Some uses of abstract mathematics in transformational music theory are examined. We discuss the role of the Axiom of Choice (AC) in the study of the structural properties of classes of generalized interval systems (GISs) and transformational networks (TNs). Appealing to examples in David Lewin's monograph Generalized Musical Intervals and Transformations, we illustrate how abstract concepts can explicate common principles of GIS and TN construction. The incursion of non-finitistic methods in contemporary transformational theory prompts a brief introduction to the project of reverse music theory. We describe how the choice of logic (classical, intuitionistic, modal, temporal, etc.) and the computational complexity of first-order theories of classes of GIS are related.

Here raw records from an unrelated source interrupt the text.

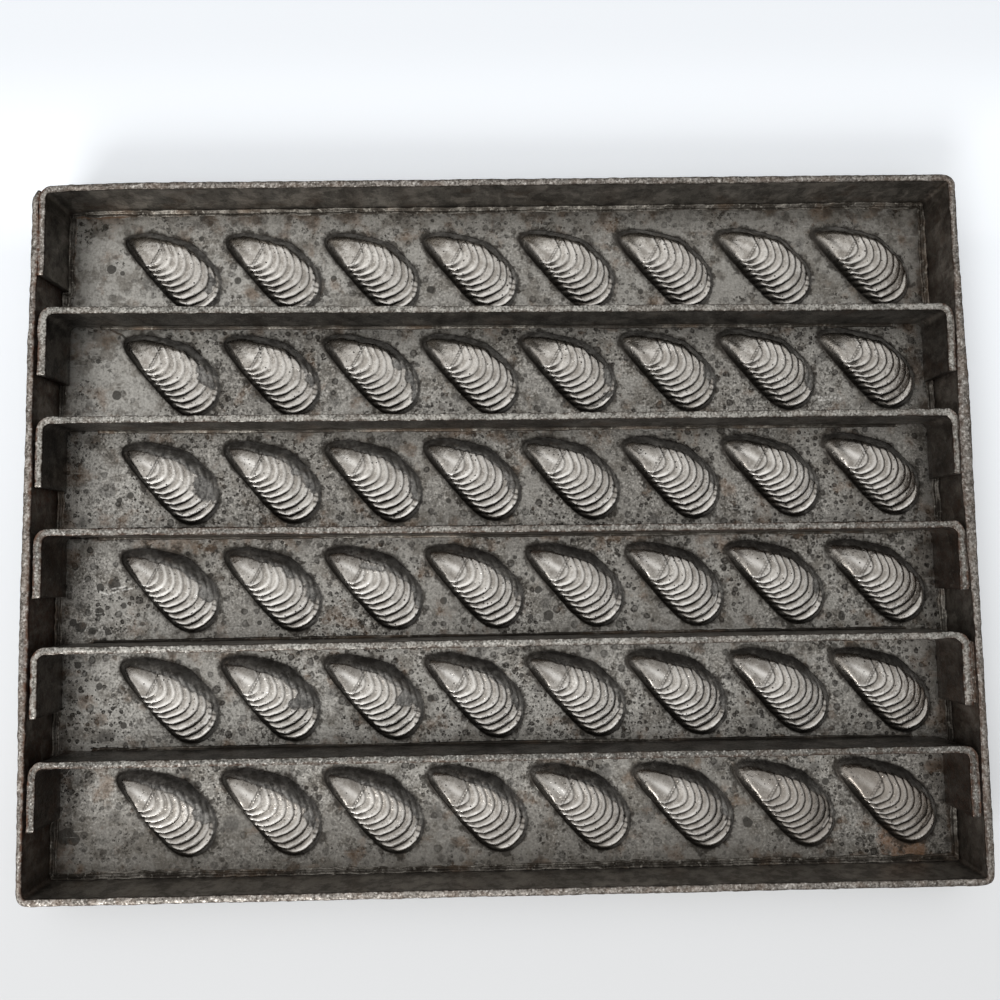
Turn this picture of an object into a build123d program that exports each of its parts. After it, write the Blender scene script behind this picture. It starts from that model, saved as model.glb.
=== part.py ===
"""Pressed metal sweet mould with 48 mussel shells, lying on its moulding face.

Millimetres. Origin at the centre of the outline at the table, +X to the right,
+Y away from the viewer, +Z up. The flat moulding face is at z = 0, the band's
rim at z = BAND_H.
"""
import os
from build123d import *

os.makedirs("parts", exist_ok=True)

# ---------------------------------------------------------------- dimensions
BAND_L = 350.0        # outer length of the band, X
BAND_W = 264.0        # outer width of the band, Y
BAND_H = 22.0         # height of the band
BAND_T = 2.4          # strip thickness of the band
BAND_R = 4.0          # outside bend radius of the band's corners
LAP_LEN = 32.5        # length of the lapped end inside the left wall
LAP_GAP = 0.08        # gap between the two layers of the lap

SHEET_T = 1.0         # sheet thickness of the pressed plate
PLATE_GAP = 0.1       # plate to band
ROWS, COLS = 6, 8
PITCH_X = 39.16       # shell to shell along a row
PITCH_Y = 42.0        # row to row
SHELL_X0 = -148.5     # left extreme of the first shell's outline
SHELL_Y0 = 120.7      # top extreme of the first row's outlines
SHELL_H = 5.0         # height of a shell above the plate
CELL_GAP = 0.02       # between neighbouring solids of one strip or sheet
CELL_SLANT = 0.45     # slant of the cell boundaries, dx per -dy

STRAP_T = 2.5         # strip thickness of the straps
STRAP_H = 20.0        # height of the straps
STRAP_R = 5.0         # outside bend radius of the straps
STRAP_XL = -171.5     # outside of the left arms
STRAP_XR = 170.8      # outside of the right arms
STRAP_ARM = 25.5      # arm length, measured from the strap's far face
# far face of each strap at its left and right end
STRAP_Y = [(84.6, 82.1), (43.4, 41.6), (1.6, -0.6), (-41.4, -41.6), (-82.1, -82.8)]

BEAD = 0.8            # leg of the plate's solder bead
FILLET = 1.2          # leg of the strap solder fillets

# outline of one shell at the plate, from its left and top extremes
OUTLINE = [
    (0.2, -4.6), (1.0, -1.6), (6.0, -0.1), (12.0, -0.4), (18.0, -1.8), (24.0, -3.6),
    (28.6, -6.0), (32.4, -10.0), (36.0, -14.0), (38.3, -19.0), (38.5, -24.0),
    (36.6, -28.4), (32.7, -31.8), (28.0, -33.0), (23.4, -31.7), (18.6, -27.7),
    (13.8, -22.4), (8.8, -16.4), (3.9, -10.6),
]
# edge of the rounded top, one point per outline point, with its height as a
# fraction of SHELL_H
SHOULDER = [
    (2.6, -6.0, 0.30), (3.8, -4.6, 0.36), (7.6, -4.6, 0.48), (12.4, -4.8, 0.62), (17.6, -5.6, 0.76),
    (22.6, -7.4, 0.84), (26.4, -10.0, 0.80), (29.8, -13.2, 0.72), (33.0, -16.6, 0.60),
    (35.6, -20.4, 0.44), (36.4, -24.2, 0.30), (34.8, -27.6, 0.20), (31.6, -30.2, 0.18),
    (27.8, -31.2, 0.20), (23.8, -29.6, 0.28), (19.4, -25.8, 0.40), (14.8, -20.6, 0.48),
    (10.2, -14.8, 0.46), (6.0, -10.2, 0.38),
]
PEAK = (20.5, -11.5)  # highest point of the shell
CROWN = 0.45          # size of the crown outline against the shoulder's, about the peak
CROWN_H = 0.76        # share of the remaining height reached at the crown outline


def shell_levels():
    """Three outlines of a shell: (points, heights) at plate, shoulder and crown."""
    low = [(x, y, 0.0) for x, y in OUTLINE]
    mid = [(x, y, h * SHELL_H) for x, y, h in SHOULDER]
    top = []
    for x, y, h in SHOULDER:
        cx = x + (PEAK[0] - x) * (1 - CROWN)
        cy = y + (PEAK[1] - y) * (1 - CROWN)
        top.append((cx, cy, SHELL_H * (h + (1.0 - h) * CROWN_H)))
    return low, mid, top


def dome_faces(z0, inset):
    """Closed triangle skin over one shell: from z0 at the outline up to the peak.

    inset moves every outline point towards the peak, for the hollow's own outline.
    """
    low, mid, top = shell_levels()
    n = len(low)

    def shift(pts, d):
        out = []
        for x, y, z in pts:
            vx, vy = PEAK[0] - x, PEAK[1] - y
            ln = (vx * vx + vy * vy) ** 0.5
            out.append((x + vx / ln * d, y + vy / ln * d, z))
        return out

    rings = [shift(low, inset), shift(mid, inset), shift(top, inset * 0.6)]
    rings = [[Vector(x, y, z0 + z) for x, y, z in ring] for ring in rings]
    apex = Vector(PEAK[0], PEAK[1], z0 + SHELL_H)
    tris = []
    for k in range(2):
        a, b = rings[k], rings[k + 1]
        for i in range(n):
            j = (i + 1) % n
            tris.append((a[i], a[j], b[j]))
            tris.append((a[i], b[j], b[i]))
    for i in range(n):
        j = (i + 1) % n
        tris.append((rings[2][i], rings[2][j], apex))
    return rings[0], tris


def tri_face(a, b, c):
    return Face(Wire([Edge.make_line(a, b), Edge.make_line(b, c), Edge.make_line(c, a)]))


def dome_solid(z0, zlow, inset):
    """Solid under the dome skin, with a straight skirt from z0 down to zlow."""
    foot, tris = dome_faces(z0, inset)
    n = len(foot)
    base = [Vector(p.X, p.Y, zlow) for p in foot]
    faces = [tri_face(*t) for t in tris]
    for i in range(n):
        j = (i + 1) % n
        faces.append(Face(Wire([Edge.make_line(base[i], base[j]), Edge.make_line(base[j], foot[j]),
                                Edge.make_line(foot[j], foot[i]), Edge.make_line(foot[i], base[i])])))
    faces.append(Face(Wire([Edge.make_line(base[i], base[(i + 1) % n]) for i in range(n)])))
    return Solid(Shell(faces))


# ---------------------------------------------------------------- frame band
half_l, half_w = BAND_L / 2, BAND_W / 2
in_l, in_w = half_l - BAND_T, half_w - BAND_T

with BuildPart() as frame_band:
    with BuildSketch(Plane.XY) as band_plan:
        RectangleRounded(BAND_L, BAND_W, BAND_R)
        RectangleRounded(2 * in_l, 2 * in_w, BAND_R - BAND_T, mode=Mode.SUBTRACT)
        # the lapped end, inside the left wall at its far end
        with Locations((-in_l + (BAND_T + LAP_GAP) / 2, in_w + 0.5 - (LAP_LEN + 0.5) / 2)):
            Rectangle(BAND_T - LAP_GAP, LAP_LEN + 0.5)
        # the strip's two ends meet in this corner: the gap runs out through the bend
        with Locations((-in_l + LAP_GAP / 2, in_w + 1.0)):
            Rectangle(LAP_GAP, 6.0, mode=Mode.SUBTRACT)
        # straight walls and bends are kept as separate solids, CELL_GAP apart
        for sx, sy in ((1, 1), (-1, 1), (-1, -1), (1, -1)):
            slot_x = sx * (half_l - BAND_R)
            if sx < 0 < sy:
                slot_x = -in_l + BAND_T + CELL_GAP / 2    # beside the lapped end
            with Locations((sx * in_l, sy * (half_w - BAND_R))):
                Rectangle(2 * BAND_T + 2, CELL_GAP, mode=Mode.SUBTRACT)
            with Locations((slot_x, sy * (half_w - BAND_T / 2))):
                Rectangle(CELL_GAP, BAND_T + 2, mode=Mode.SUBTRACT)
    extrude(amount=BAND_H)
frame_band.part.label = "frame_band"
export_step(frame_band.part, "parts/frame_band.step")

# ---------------------------------------------------------------- pressed plate
shell_outer = dome_solid(SHEET_T, 0.2, 0.0)
shell_hollow = dome_solid(0.0, -1.0, SHEET_T * 0.9)

plate_l = in_l - PLATE_GAP
plate_w = in_w - PLATE_GAP
cell_top = 4.55       # from a row's top extreme up to its upper boundary


def row_limits(r):
    top = SHELL_Y0 - PITCH_Y * r + cell_top - CELL_GAP / 2
    bottom = SHELL_Y0 - PITCH_Y * (r + 1) + cell_top + CELL_GAP / 2
    if r == 0:
        top = plate_w
    if r == ROWS - 1:
        bottom = -plate_w
    return top, bottom


def cut_x(r, k, y):
    """X of the boundary left of column k (0 to COLS) at height y in row r."""
    yl = y - (SHELL_Y0 - PITCH_Y * r)
    return SHELL_X0 + PITCH_X * k - 3.6 + CELL_SLANT * (-8.5 - yl)


for r in range(ROWS):
    top, bottom = row_limits(r)
    with BuildPart() as plate_row_part:
        # flat web of every cell, and the plain margin at the left
        with BuildSketch(Plane.XY) as web:
            for k in range(-1, COLS):
                if k == -1:
                    xa_t = xa_b = -plate_l
                else:
                    xa_t = cut_x(r, k, top) + CELL_GAP / 2
                    xa_b = cut_x(r, k, bottom) + CELL_GAP / 2
                if k == COLS - 1:
                    xb_t = xb_b = plate_l
                else:
                    xb_t = cut_x(r, k + 1, top) - CELL_GAP / 2
                    xb_b = cut_x(r, k + 1, bottom) - CELL_GAP / 2
                pts = [(xa_t, top), (xb_t, top), (xb_b, bottom), (xa_b, bottom)]
                with BuildLine():
                    Polyline(*pts, close=True)
                make_face()
            # the band's inside bends
            if r == 0 or r == ROWS - 1:
                RectangleRounded(2 * plate_l, 2 * plate_w, BAND_R - BAND_T + 0.4, mode=Mode.INTERSECT)
            if r == 0:
                with Locations((-in_l + BAND_T / 2, in_w - LAP_LEN / 2)):
                    Rectangle(BAND_T + 2 * PLATE_GAP, LAP_LEN + 2 * PLATE_GAP, mode=Mode.SUBTRACT)
        extrude(amount=SHEET_T)
        for k in range(COLS):
            with Locations((SHELL_X0 + PITCH_X * k, SHELL_Y0 - PITCH_Y * r, 0)):
                add(shell_outer)
        for k in range(COLS):
            with Locations((SHELL_X0 + PITCH_X * k, SHELL_Y0 - PITCH_Y * r, 0)):
                add(shell_hollow, mode=Mode.SUBTRACT)
    name = "plate_row_%d" % (r + 1)
    plate_row_part.part.label = name
    export_step(plate_row_part.part, "parts/%s.step" % name)

# ---------------------------------------------------------------- straps
for s, (yl, yr) in enumerate(STRAP_Y):
    xm = (STRAP_XL + STRAP_XR) / 2
    ln = STRAP_XR - STRAP_XL
    ym = (yl + yr) / 2
    ang = (yr - yl) / ln * 57.29578
    base = Plane(origin=(xm, ym, SHEET_T), x_dir=Vector(1, 0, 0).rotate(Axis.Z, ang), z_dir=(0, 0, 1))
    with BuildPart() as strap:
        with BuildSketch(base):
            with Locations((0, -STRAP_ARM / 2)):
                Rectangle(ln, STRAP_ARM)
            with Locations((0, -STRAP_ARM / 2 - STRAP_T)):
                Rectangle(ln - 2 * STRAP_T, STRAP_ARM, mode=Mode.SUBTRACT)
        extrude(amount=STRAP_H)
        zed = strap.edges().filter_by(Axis.Z)
        far = zed.sort_by(lambda e: (base.to_local_coords(e.center())).Y)
        outer = far[-2:]
        fillet(outer, STRAP_R)
        zed = strap.edges().filter_by(Axis.Z)
        inner = [e for e in zed
                 if abs(base.to_local_coords(e.center()).Y + STRAP_T) < 0.01
                 and abs(abs(base.to_local_coords(e.center()).X) - (ln / 2 - STRAP_T)) < 0.01]
        fillet(inner, STRAP_R - STRAP_T)
        # web, arms and bends are kept as separate solids, CELL_GAP apart
        with BuildSketch(base) as splits:
            with Locations((0, -STRAP_R)):
                Rectangle(ln + 2, CELL_GAP)
            with Locations((ln / 2 - STRAP_R, -STRAP_T / 2), (-ln / 2 + STRAP_R, -STRAP_T / 2)):
                Rectangle(CELL_GAP, STRAP_T + 2)
        extrude(amount=STRAP_H, mode=Mode.SUBTRACT)
    name = "strap_%d" % (s + 1)
    strap.part.label = name
    export_step(strap.part, "parts/%s.step" % name)

    # solder fillet along the strap's foot, on both sides, between the bends
    run = ln - 2 * STRAP_R - 24.0
    with BuildPart() as strap_solder:
        for side in (1, -1):
            y0 = 0.01 if side > 0 else -STRAP_T - 0.01
            sect = Plane(origin=base.from_local_coords(Vector(-run / 2, 0, 0.01)),
                         x_dir=base.y_dir, z_dir=base.x_dir)
            with BuildSketch(sect):
                with BuildLine():
                    Polyline((y0, 0), (y0 + side * FILLET, 0), (y0, FILLET), close=True)
                make_face()
            extrude(amount=run)
    name = "strap_solder_%d" % (s + 1)
    strap_solder.part.label = name
    export_step(strap_solder.part, "parts/%s.step" % name)

# ---------------------------------------------------------------- solder bead of the plate
with BuildPart() as plate_solder:
    with BuildSketch(Plane.XY.offset(SHEET_T + 0.01)):
        RectangleRounded(2 * in_l - 0.02, 2 * in_w - 0.02, BAND_R - BAND_T)
        with Locations((-in_l + BAND_T / 2, in_w - LAP_LEN / 2)):
            Rectangle(BAND_T + 0.04, LAP_LEN + 0.04, mode=Mode.SUBTRACT)
        RectangleRounded(2 * (in_l - BEAD), 2 * (in_w - BEAD), 0.8, mode=Mode.SUBTRACT)
        with Locations((-in_l + BAND_T / 2 + 0.02 + BEAD / 2, in_w - LAP_LEN / 2 - BEAD / 2)):
            Rectangle(BAND_T + BEAD, LAP_LEN + BEAD)
        with Locations((-in_l + BAND_T / 2 - 0.02, in_w - LAP_LEN / 2)):
            Rectangle(BAND_T + 0.08, LAP_LEN + 0.04, mode=Mode.SUBTRACT)
    extrude(amount=BEAD)
plate_solder.part.label = "plate_solder"
export_step(plate_solder.part, "parts/plate_solder.step")
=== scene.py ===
import bpy, math
import numpy as np
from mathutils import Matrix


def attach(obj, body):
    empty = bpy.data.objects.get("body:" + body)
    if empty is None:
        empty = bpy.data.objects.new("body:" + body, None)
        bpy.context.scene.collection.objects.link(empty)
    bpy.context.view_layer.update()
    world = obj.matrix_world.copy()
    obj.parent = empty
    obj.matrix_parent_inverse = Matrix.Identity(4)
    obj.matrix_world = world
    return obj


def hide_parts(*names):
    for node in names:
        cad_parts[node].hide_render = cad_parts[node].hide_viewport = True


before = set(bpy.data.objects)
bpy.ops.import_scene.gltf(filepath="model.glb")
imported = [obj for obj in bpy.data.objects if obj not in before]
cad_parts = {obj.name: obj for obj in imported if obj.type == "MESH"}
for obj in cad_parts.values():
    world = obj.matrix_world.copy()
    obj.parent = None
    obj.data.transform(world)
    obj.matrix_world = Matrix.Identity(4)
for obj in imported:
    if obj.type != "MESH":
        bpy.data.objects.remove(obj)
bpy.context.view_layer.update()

MM = 0.001
SEED = 41

# ------------------------------------------------------------------ camera
scene = bpy.context.scene
cam_data = bpy.data.cameras.new("photo_camera")
cam_data.sensor_width = 36.0
cam_data.lens = 36.0 * 0.8972
cam_data.clip_start = 0.01
cam = bpy.data.objects.new("photo_camera", cam_data)
cam.location = (-0.005935, -0.016193, 0.351703)
cam.rotation_mode = "XYZ"
cam.rotation_euler = (0.0787113, -0.0136052, -0.0167093)
scene.collection.objects.link(cam)
scene.camera = cam

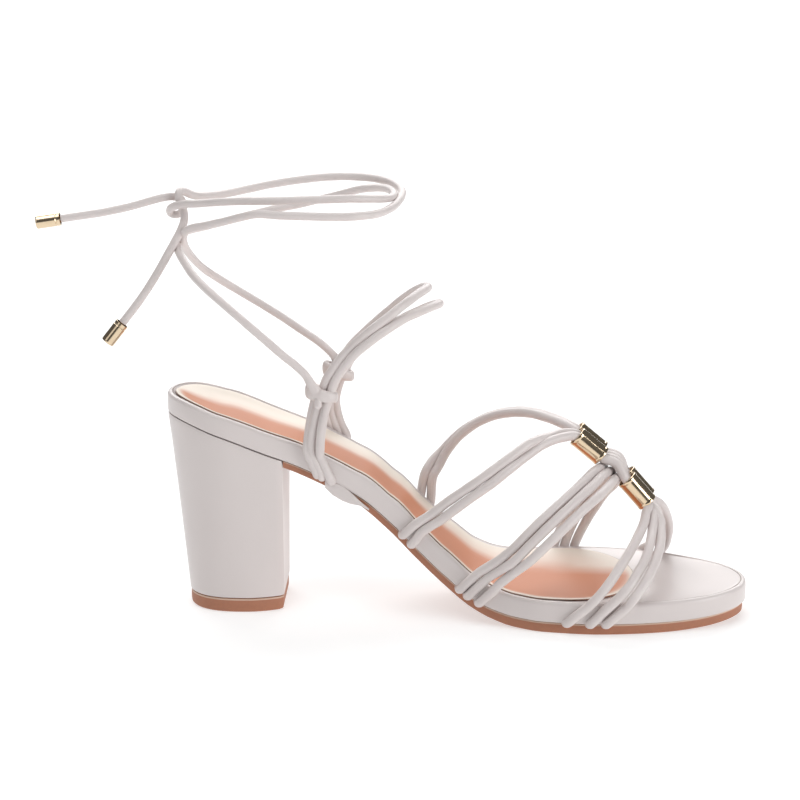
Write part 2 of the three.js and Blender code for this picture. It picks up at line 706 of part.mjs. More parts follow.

Some technical conjectures and philosophical questions relating to finitism and moderate realism in transformational theory are formulated in the final section.]

Could you tell me what level of technicality is appropriate? Should I pitch the talk at a broad but sophisticated audience interested in mathematical music theory, but perhaps without specific expertise in logic, group theory, GIS and transformational theory (so I shall give some definitions and examples even)? I expect everyone knows more than I do, which is very worrying indeed.

Guerino Mazzola and Moreno Andreatta

Applying Denotator Theory to the Case of Klumpenhouwer and Related Transformational Networks

We present some basic aspects of Klumpenhouwer transformation theory by describing an abstraction process leading to the formalization of this analytical approach in the functorial conceptual model of denotators. After summarizing the main idea about recursive construction in music theory, we show that a Klumpenhouwer network is formally equivalent to a very special limit of a diagram and give natural generalizations thereof. We end with the discussion of some problematic aspects of a group-theoretical model of music theoretical constructions.

Jon Wild

Tiling Gapped and Warped Harmonic Space

We recap some results of tiling problems in a non-cyclic homogeneous pitch-space. We then attempt to generalise to subsets of the usual chromatic, considering the subsets variously as _warped_ or _gapped_. Tiling sets may be obtained from different kinds of equivalence classes; transformations are illustrated that map one space to itself or to another space, and that map one equivalence class of tiles to another, creating isomorphism classes of tilings. Special attention is given to tilings of the diatonic implied in various music-theoretical historical sources.

Dave Meredith

Pitch Spelling Algorithms

In this talk I focus on the problem of constructing a reliable pitch spelling algorithm - that is, an algorithm that computes the correct pitch names (e.g., C#4, Bb5 etc.) of the notes in a passage of tonal music, when given only the onset-time, MIDI note number and possibly the duration of each note. Such an algorithm is an essential component of any system for computing a notated score from a MIDI or audio file. The performance of music information retrieval systems can also be improved by encoding the pitch names of the notes in the databases that they search.

In this talk I compare my own ps13 algorithm with the pitch spelling algorithms of Cambouropoulos, Temperley and Longuet-Higgins. I show that, in terms of the number of notes spelt correctly, ps13 performs significantly better than the other algorithms (99.33% of 1.73 million notes spelt correctly). However, when the algorithms are evaluated in terms of the number of intervals spelt correctly, Temperley's algorithm performs best (99.45% of 1.73 million intervals). If intervals and notes are considered together, ps13 again comes out on top (99.25% of 3.46 million notes and intervals). The performance of each algorithm also seems to depend in an interesting way on the style of the music being processed.

Olivier Lartillot

Computational musical pattern discovery based on a modelling of listening strategies

We propose a system for automatic motivic analysis based on an exhaustive search for repeated patterns in both melodic and rhythmical dimensions. The analysis is undertaken directly in a multidimensional representation of the score. This score is considered as a two-side memory : a syntagmatic memory links successive notes through syntagmatic relationships, whereas an associative memory relates notes and syntagmatic relationships that share identities along each different parameter and their intersections. The syntagmatic concatenations of all kinds of associative relationships forms pattern classes in a tree-like structure. The combinatorial efficiency of the process is founded on a principle of unique description of pattern classes by maximisation of specificity. Other issues such as the discovery and representation of suffixes, general patterns, periodic patterns, and also patterns of patterns, are introduced.